Your task:
Write out the whole listing exactly as it stands.

Entries with parts and joints:
"""

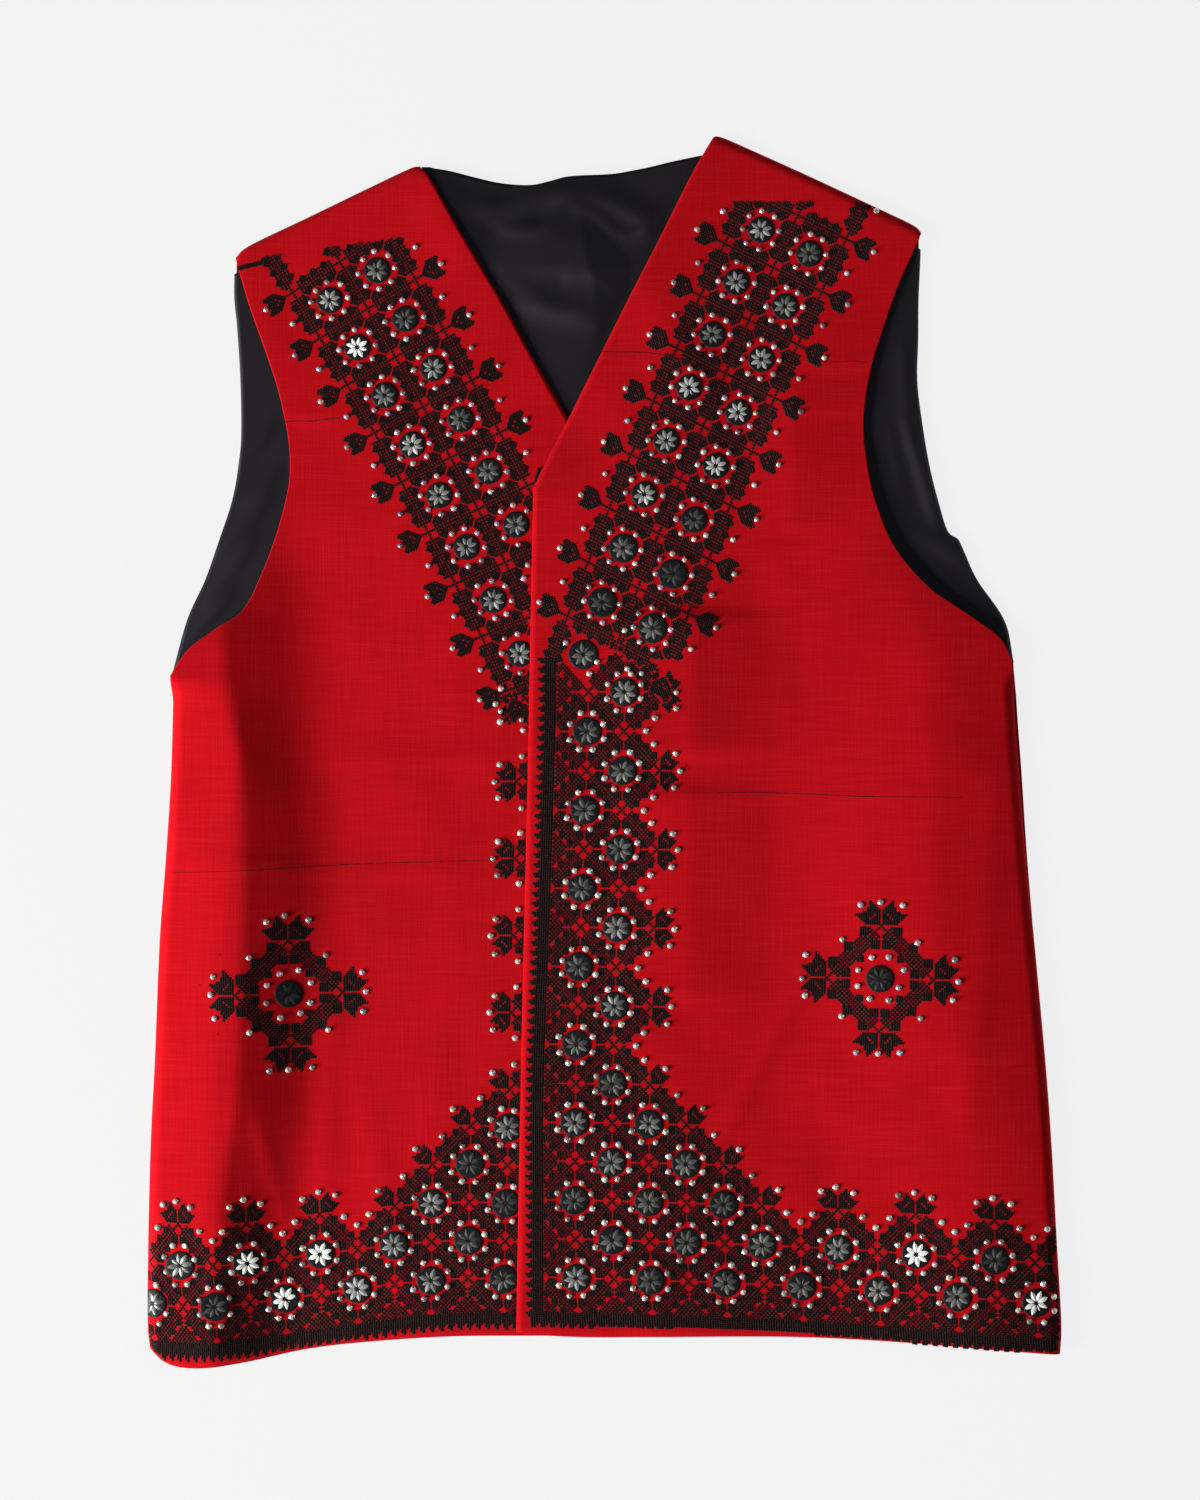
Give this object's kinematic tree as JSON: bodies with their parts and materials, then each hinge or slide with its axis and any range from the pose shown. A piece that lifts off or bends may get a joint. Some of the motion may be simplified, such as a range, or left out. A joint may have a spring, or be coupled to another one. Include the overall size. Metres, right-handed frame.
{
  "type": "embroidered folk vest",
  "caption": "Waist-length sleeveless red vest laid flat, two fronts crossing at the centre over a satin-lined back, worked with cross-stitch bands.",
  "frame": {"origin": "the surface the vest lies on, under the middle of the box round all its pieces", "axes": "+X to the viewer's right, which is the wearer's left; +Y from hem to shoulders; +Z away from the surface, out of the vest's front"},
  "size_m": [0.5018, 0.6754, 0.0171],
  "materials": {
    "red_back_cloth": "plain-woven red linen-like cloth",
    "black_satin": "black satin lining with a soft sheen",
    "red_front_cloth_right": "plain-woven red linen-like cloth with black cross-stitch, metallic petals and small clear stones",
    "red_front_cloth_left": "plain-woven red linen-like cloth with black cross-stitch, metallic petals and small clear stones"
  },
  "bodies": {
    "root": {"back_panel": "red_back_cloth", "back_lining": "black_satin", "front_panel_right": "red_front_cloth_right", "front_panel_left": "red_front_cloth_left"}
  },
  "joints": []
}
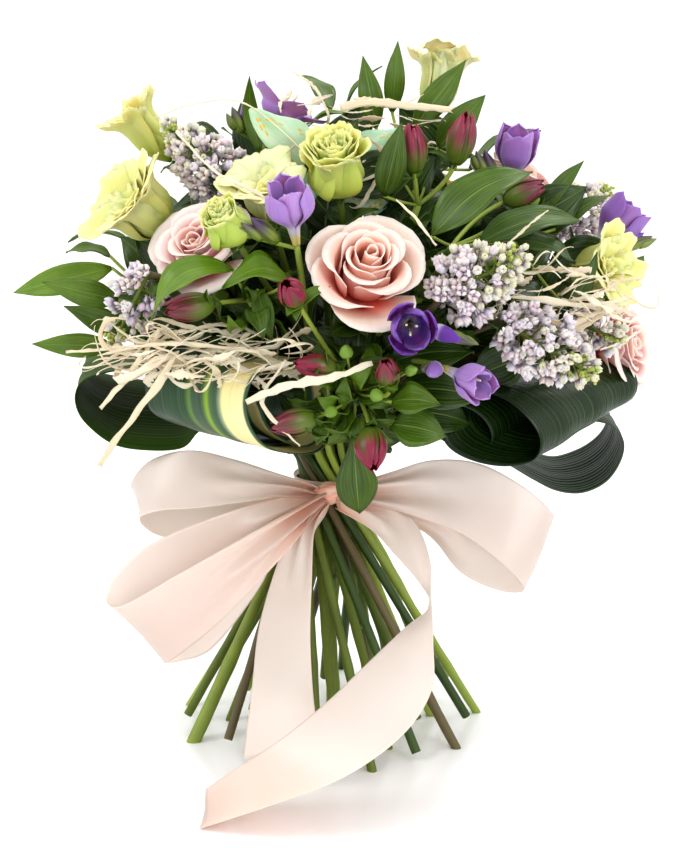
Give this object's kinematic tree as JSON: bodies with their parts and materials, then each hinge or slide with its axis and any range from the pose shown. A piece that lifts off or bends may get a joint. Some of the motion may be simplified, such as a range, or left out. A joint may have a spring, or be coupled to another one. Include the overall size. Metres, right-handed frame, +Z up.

"""

Task solution:
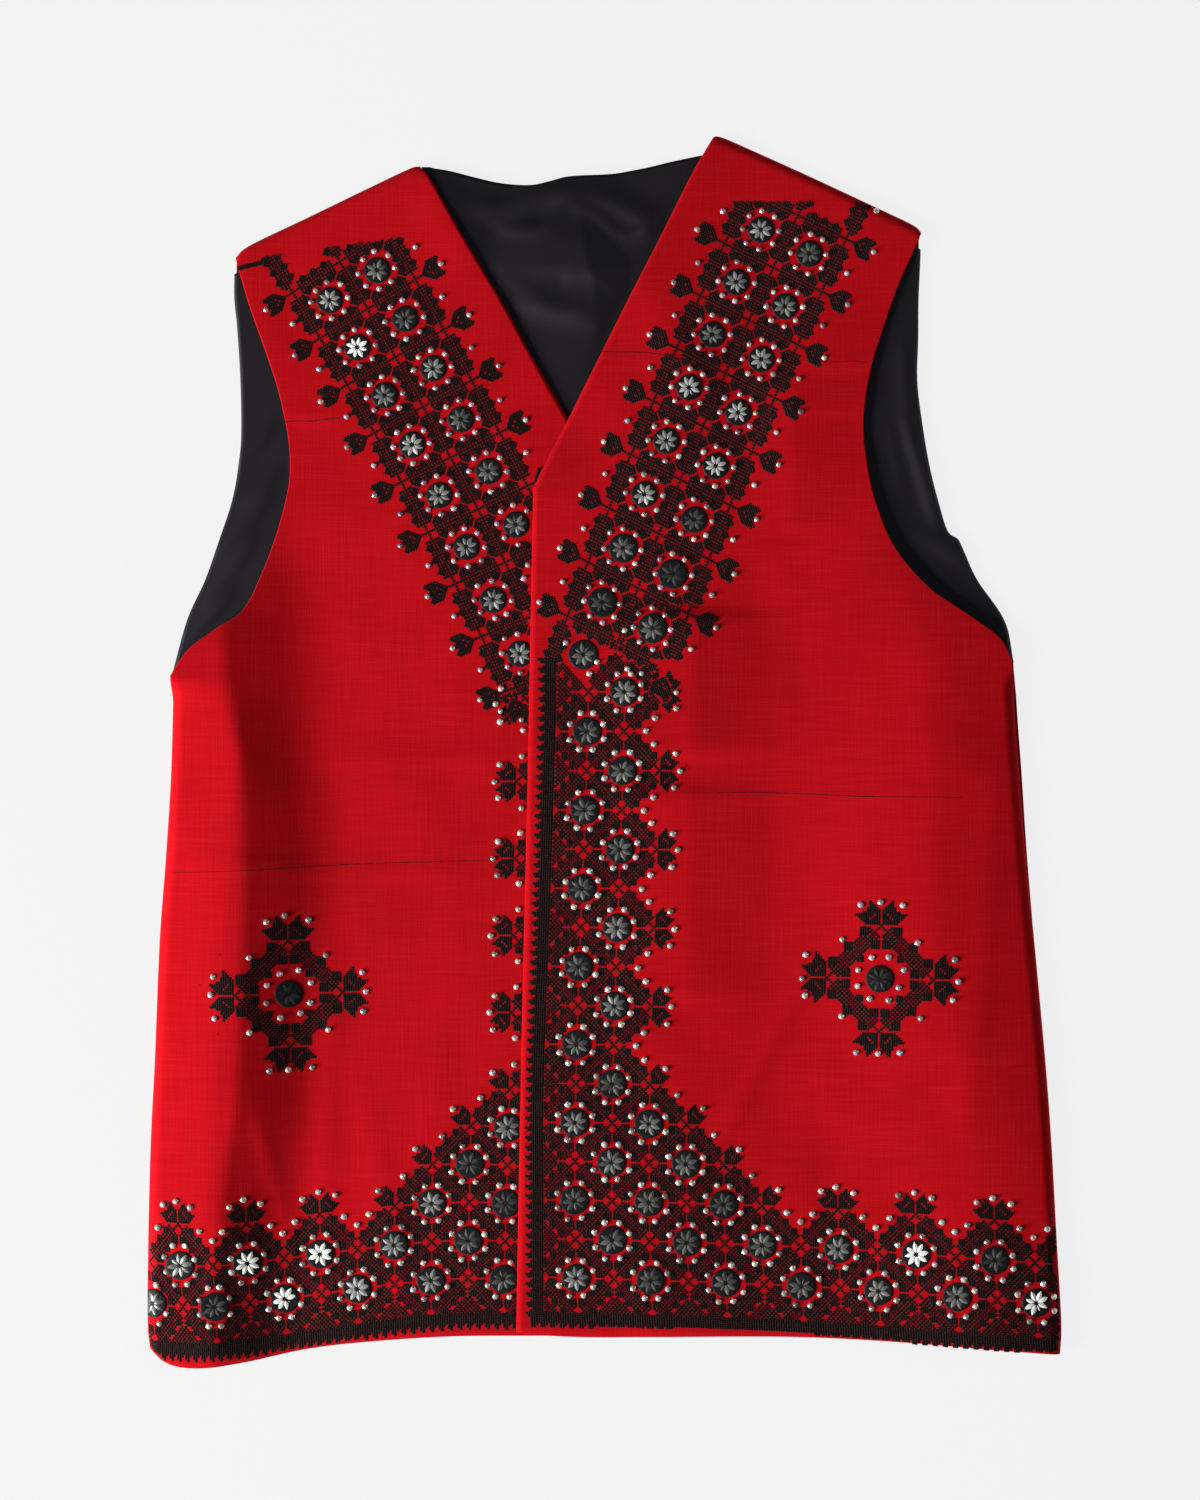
Give this object's kinematic tree as JSON: bodies with their parts and materials, then each hinge or slide with its axis and any range from the pose shown. A piece that lifts off or bends may get a joint. Some of the motion may be simplified, such as a range, or left out. A joint may have a spring, or be coupled to another one. Include the overall size. Metres, right-handed frame.
{
  "type": "embroidered folk vest",
  "caption": "Waist-length sleeveless red vest laid flat, two fronts crossing at the centre over a satin-lined back, worked with cross-stitch bands.",
  "frame": {"origin": "the surface the vest lies on, under the middle of the box round all its pieces", "axes": "+X to the viewer's right, which is the wearer's left; +Y from hem to shoulders; +Z away from the surface, out of the vest's front"},
  "size_m": [0.5018, 0.6754, 0.0171],
  "materials": {
    "red_back_cloth": "plain-woven red linen-like cloth",
    "black_satin": "black satin lining with a soft sheen",
    "red_front_cloth_right": "plain-woven red linen-like cloth with black cross-stitch, metallic petals and small clear stones",
    "red_front_cloth_left": "plain-woven red linen-like cloth with black cross-stitch, metallic petals and small clear stones"
  },
  "bodies": {
    "root": {"back_panel": "red_back_cloth", "back_lining": "black_satin", "front_panel_right": "red_front_cloth_right", "front_panel_left": "red_front_cloth_left"}
  },
  "joints": []
}
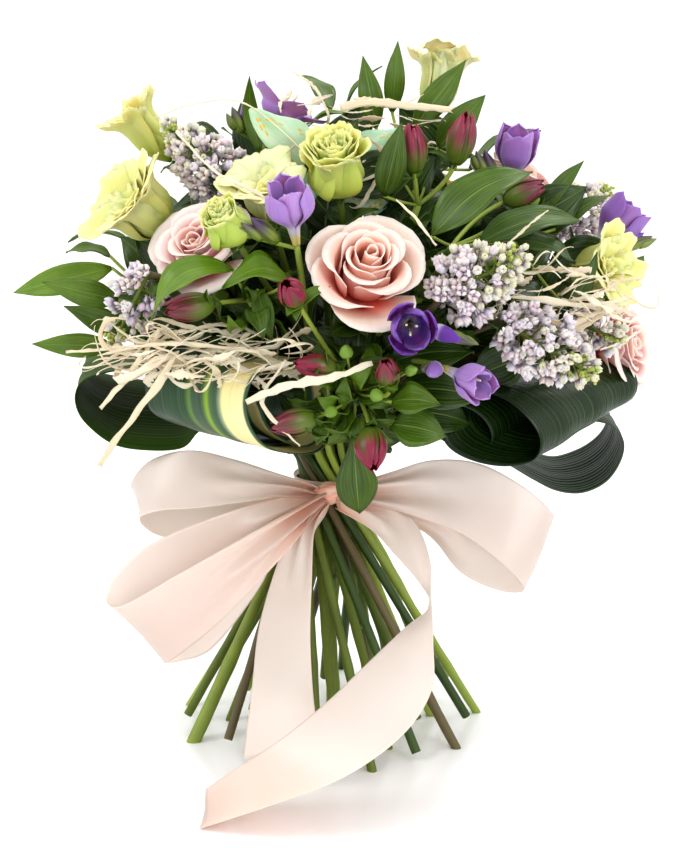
Give this object's kinematic tree as JSON: bodies with their parts and materials, then each hinge or slide with its axis and any range from the pose shown. A piece that lifts off or bends may get a joint. Some of the motion may be simplified, such as a range, or left out. A joint may have a spring, or be coupled to another one. Include the overall size. Metres, right-handed frame, +Z up.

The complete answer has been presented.